Buzz "G" on the second line - no mouthpiece and no trumpet. Are you able to buzz a good, clean, tone
free of misc. buzzing and noises? Good! Now, keep moving up in half steps.
What do you think you'd need to do, to ascend another half step? To me, it seems patently simple.
When you are no longer able to "hold the buzz in place" (the embouchure collapses, breaks down),
because of the air pressure, you are NOT going to be able to "buzz" any higher. You will need to further
strengthen the muscles all around your mouth, in order to "buzz" higher. THIS - is NO PRESSURE in action!!!!
LOTS of internal pressure - ZERO mouthpiece trumpet pressure. Clyde Hunt
Hello, Charles! Like you, I tend to like a trumpet which "fights back" a little bit.
I believe it makes ppp playing easier, eg., and enables me to "bear down" a little, esp. in a small
club, without blowing everyone out of the room. It also tends to alleviate that "falling into the mthpc."
feeling. I believe that you can learn to supply considerable resistance by tightening the m-m-m-m trumpet
embouchure. Buzz a second line "G" w/o the mouthpiece. Now, note the tension and airpressure required.
This should give a considerable feeling of "support" which may be what you are seeking. I remain
adamant with my belief that a "larger" mouthpiece tends to promote the development of "strong"
trumpet embouchure. HOWEVER - I am no masochist, and certainly would NOT try to play my Bach 1
during a gig which requires a lot of high register "fireworks". But, I do my daily practice on that
big 'ol, silverplate-free, grungy, Bach 1. I guess, for me, it's the equivalent of swinging TWO bats,
before stepping up to the plate. Keep 'Em Flying!

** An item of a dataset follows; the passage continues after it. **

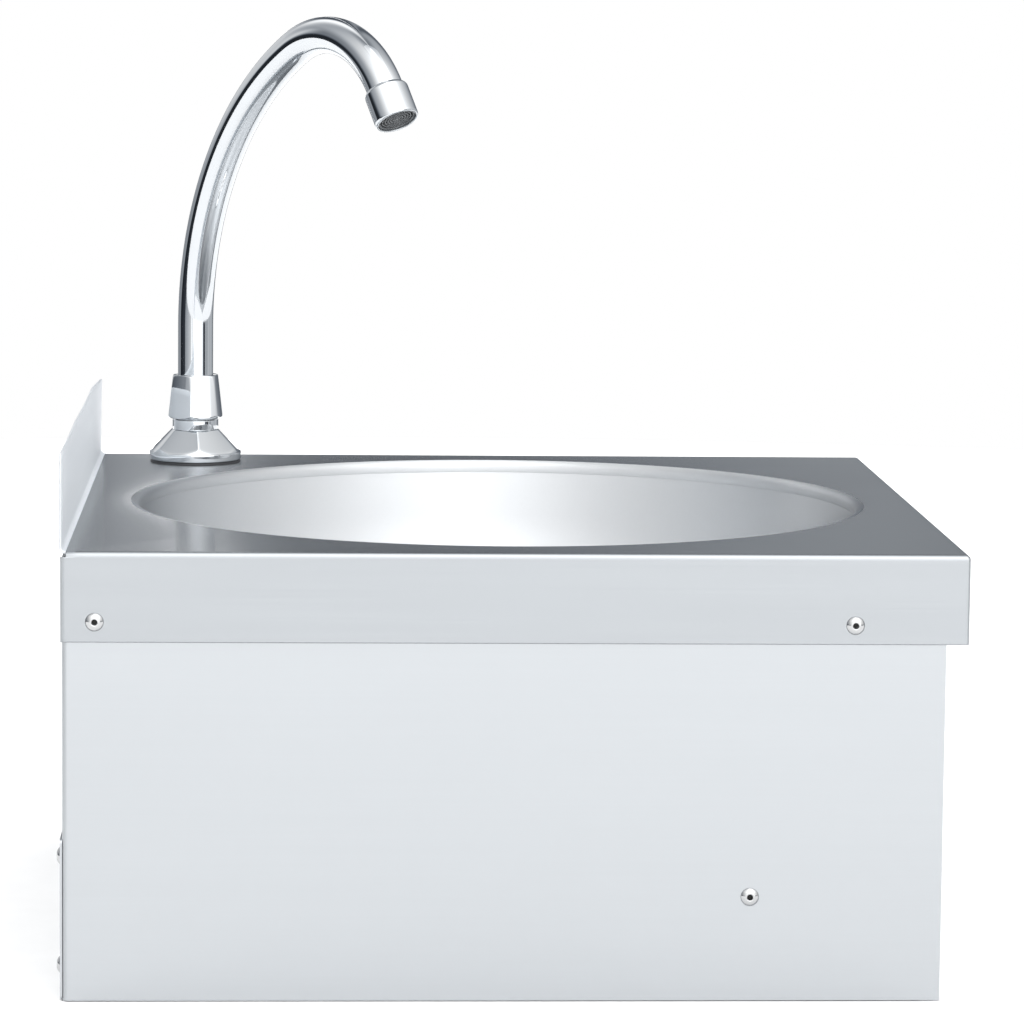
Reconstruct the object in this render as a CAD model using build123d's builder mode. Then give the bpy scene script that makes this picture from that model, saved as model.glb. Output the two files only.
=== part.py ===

(Question):If you buzz a concert "A" on the mouthpiece and then while
buzzing, slowly connect the mouthpiece with the trumpet, you're NOT going to get a concert "A".
Sorry, but this is PRECISELY the technique I use with my young trumpeters,to demonstrate that
"trumpets do not produce sound - trumpet players produce sound". When the child buzzes "whatever"
pitch, for eight counts, I push the appropriate valve combination while carefully inserting the
receiver onto the mouthpiece. Works every time. Trumpets don't produce vibration, mouthpieces don't
produce vibration - buzzing lips produce vibration which is collected by the mouthpiece, sent on
through the trumpet. And the student is delighted to find out that he is in charge, not an inanimate
object. Heck, isn't this why we chose the trumpet - so we wouldn't have to rely upon mechanical resonators?
Trumpet playing is the next thing to singing!! Clyde ***************************************
(Q) What are your ideas re. buzzing?
(A):I have found that buzzing, without the mouthpiece, is of value. Personally, I don't spend
spend much time on it, but for those who are using entirely too much mouthpiece pressure,
relying on the equipment to form the embouchure, it can be a real eye-opener. It is possible to
develop a remarkably pure sound, free of unwanted overtones, extraneous noise, and with e definite,
defined pitch center. However, I have been able to develop this only to C3 - high C. I use this
technique to help young players (of all ages) understand that playing the trumpet is NOT like
"sounding" a New Years Eve horn, or any other more "mechanical" instrument; that the mouthpiece
"collects" your buzz and, of course, effects the "sound". But you will sound like you, and me like me,
regardless of the equipment used. If your buzz is "in-tune" you will play "in-tune". You can become
less of a "slave" to your equipment.